Task directions:
For each line in the data below that holds "with", return a copy.

Given information:
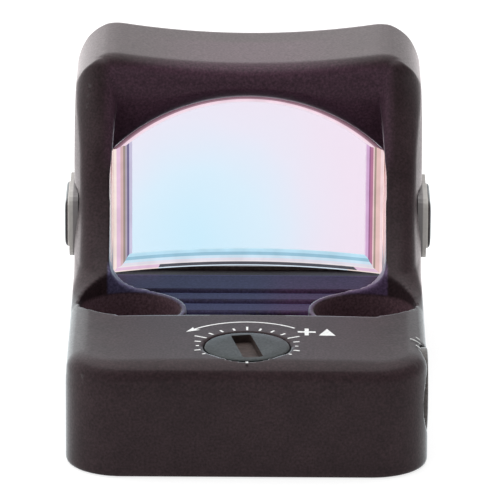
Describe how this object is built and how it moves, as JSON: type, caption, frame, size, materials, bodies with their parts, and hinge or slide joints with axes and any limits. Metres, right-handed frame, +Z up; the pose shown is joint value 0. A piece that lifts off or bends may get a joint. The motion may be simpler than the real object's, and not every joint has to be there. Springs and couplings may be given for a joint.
{
  "type": "reflex red dot sight",
  "caption": "Compact open reflex red dot finder with a hooded lens, screw elevation and windage adjusters and two side brightness buttons.",
  "frame": {"origin": "on the bottom face, at mid width and mid length", "axes": "+Z up, +Y forward from the user towards the target, +X to the right of the user, on the side of the windage adjuster"},
  "size_m": [0.0296, 0.045, 0.025],
  "materials": {
    "anodised": "matte black hard anodised",
    "anodised_screw": "matte black anodised",
    "steel": "plain",
    "plate_steel": "black phosphate",
    "brass": "machined",
    "rubber": "matte",
    "lens_coated": "coated, polished",
    "clear_glass": "polished",
    "adhesive": "cured bead",
    "board_green": "solder mask",
    "black_plastic": "moulded",
    "flex_amber": "film",
    "red_plastic": "moulded",
    "led": "encapsulated",
    "insulator_film": "film"
  },
  "bodies": {
    "sight_body": {"housing": "anodised", "lens_rear_element": "lens_coated", "lens_front_element": "clear_glass", "lens_adhesive_bead": "adhesive", "emitter_window": "clear_glass", "elevation_detent_spring": "steel", "windage_detent_spring": "steel", "carriage_bias_spring": "steel", "emitter_flex_cable": "flex_amber", "left_button_bezel": "anodised", "right_button_bezel": "anodised", "left_switch_body": "black_plastic", "right_switch_body": "black_plastic", "main_circuit_board": "board_green", "microcontroller": "black_plastic", "coin_cell": "steel", "battery_positive_contact": "steel", "battery_negative_contact": "brass", "battery_insulator": "insulator_film", "base_seal": "rubber", "base_plate": "plate_steel", "base_plate_screw_1": "steel", "base_plate_screw_2": "steel", "base_plate_screw_3": "steel", "base_plate_screw_4": "steel"},
    "elevation_screw_body": {"elevation_screw": "anodised_screw", "elevation_oring": "rubber", "elevation_retaining_clip": "steel"},
    "elevation_slide_body": {"elevation_slide": "brass"},
    "windage_screw_body": {"windage_screw": "anodised_screw", "windage_oring": "rubber", "windage_retaining_clip": "steel"},
    "windage_nut_body": {"windage_nut": "brass"},
    "carriage_body": {"emitter_carriage": "black_plastic", "led_emitter": "led", "reticle_mask": "steel"},
    "elevation_detent_body": {"elevation_detent_ball": "steel"},
    "windage_detent_body": {"windage_detent_ball": "steel"},
    "left_button_body": {"left_button": "rubber"},
    "right_button_body": {"right_button": "rubber"},
    "left_plunger_body": {"left_switch_plunger": "red_plastic"},
    "right_plunger_body": {"right_switch_plunger": "red_plastic"}
  },
  "joints": [
    {"name": "elevation_turn", "type": "hinge", "parent": "sight_body", "child": "elevation_screw_body", "pos_m": [0, -0.0177, 0.00908], "axis": [0, 0, 1], "range_deg": [-1060, 1060]},
    {"name": "elevation_travel", "type": "slide", "parent": "sight_body", "child": "elevation_slide_body", "axis": [0, 0, 1], "range_m": [-0.00059, 0.00059]},
    {"name": "windage_turn", "type": "hinge", "parent": "sight_body", "child": "windage_screw_body", "pos_m": [0.01398, -0.0163, 0.0051], "axis": [1, 0, 0], "range_deg": [-1060, 1060]},
    {"name": "windage_travel", "type": "slide", "parent": "sight_body", "child": "windage_nut_body", "axis": [1, 0, 0], "range_m": [-0.00059, 0.00059]},
    {"name": "carriage_travel", "type": "slide", "parent": "elevation_slide_body", "child": "carriage_body", "axis": [1, 0, 0], "range_m": [-0.00059, 0.00059], "deforming": ["carriage_bias_spring"]},
    {"name": "elevation_click", "type": "slide", "parent": "sight_body", "child": "elevation_detent_body", "axis": [0, 0, -1], "range_m": [0, 0.00015], "deforming": ["elevation_detent_spring"]},
    {"name": "windage_click", "type": "slide", "parent": "sight_body", "child": "windage_detent_body", "axis": [-1, 0, 0], "range_m": [0, 0.00015], "deforming": ["windage_detent_spring"]},
    {"name": "left_button_press", "type": "slide", "parent": "sight_body", "child": "left_button_body", "axis": [1, 0, 0], "range_m": [0, 0.00025]},
    {"name": "left_switch_press", "type": "slide", "parent": "sight_body", "child": "left_plunger_body", "axis": [1, 0, 0], "range_m": [0, 0.00025]},
    {"name": "right_button_press", "type": "slide", "parent": "sight_body", "child": "right_button_body", "axis": [-1, 0, 0], "range_m": [0, 0.00025]},
    {"name": "right_switch_press", "type": "slide", "parent": "sight_body", "child": "right_plunger_body", "axis": [-1, 0, 0], "range_m": [0, 0.00025]}
  ],
  "couplings": [
    {"joint": "elevation_turn", "follows": "elevation_travel", "rad_per_m": -31416},
    {"joint": "windage_turn", "follows": "windage_travel", "rad_per_m": -31416},
    {"joint": "carriage_travel", "follows": "windage_travel", "ratio": 1},
    {"joint": "left_switch_press", "follows": "left_button_press", "ratio": 1},
    {"joint": "right_switch_press", "follows": "right_button_press", "ratio": 1}
  ]
}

Response to the exercise:
Describe how this object is built and how it moves, as JSON: type, caption, frame, size, materials, bodies with their parts, and hinge or slide joints with axes and any limits. Metres, right-handed frame, +Z up; the pose shown is joint value 0. A piece that lifts off or bends may get a joint. The motion may be simpler than the real object's, and not every joint has to be there. Springs and couplings may be given for a joint.
  "caption": "Compact open reflex red dot finder with a hooded lens, screw elevation and windage adjusters and two side brightness buttons.",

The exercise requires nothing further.